My own research interviewing female athletes found they are hit by a double standard. One of the participants, Sarah, said:

For athletes, there are many pressures to be strong and fit, but also have that feminine look. I feel that athletes are put into … two categories … either they are labelled that they don’t try hard enough, as they don’t look strong or fit and muscly, or they are shamed for looking manly and it’s ‘too much’.

I interviewed five female athletes to talk in-depth about their feelings around their body image. They each performed in a different sport: football, netball, rowing, korfball and sailing, showing how widespread the problem is.

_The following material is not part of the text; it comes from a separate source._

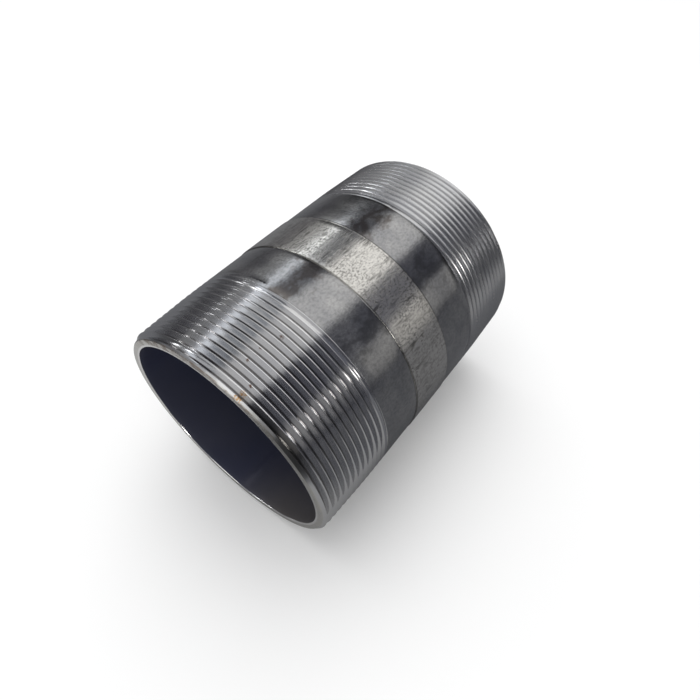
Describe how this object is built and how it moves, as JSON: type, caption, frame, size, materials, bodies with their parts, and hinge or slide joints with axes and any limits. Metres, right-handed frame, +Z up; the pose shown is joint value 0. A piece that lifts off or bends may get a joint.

The athletes in my study felt that these exacting standards led to intense pressure. They were battling between looking a certain way (perhaps due to cultural pressures such as maintaining a slim and toned physique), but also keeping up their athletic ability and fitness.

Other research has also found female athletes get conflicting messages about their bodies. For example, a 2017 study of female Swedish athletes found that the participants felt they were forced to choose between a body that performs well in their athletic field, or a fashionable body.

There are pressures on men too. Olympic diver Tom Daley has spoken out about the body image issues he experiences as a result of pressure from the sports industry. However it does seem that on the whole, women tend to feel more pressure around their appearance.

The athletes in my study also talked about how they felt male and female athletes experienced different pressures. Sarah said: “I still can’t understand why women are judged so harshly on their appearance and the men aren’t.”

The participants mentioned objectification too, with one participant, Monica, saying:

I think that in sport … women get objectified more than men by the public and media. Also, I think there is more focus made about women’s clothing and image in the media in sport than there is for men.

Pressure from all sides

All of the athletes in the study talked about the media and its portrayal of athletes. Sarah talked about Jessica Ennis-Hill:

The media has many negative body image stories surrounding female athletes … Jess Ennis-Hill has always been an inspiration to me and I was shocked to find stories of her being classed as overweight, from her BMI. It’s clear that she is one of the fittest and healthiest women and yet the media has to try and shame her in some way.

In 2022, researchers interviewed 47 people involved in the female football industry in England, including players and coaches and found that players “under-fuel”. This means they are not eating enough to meet their energy demands.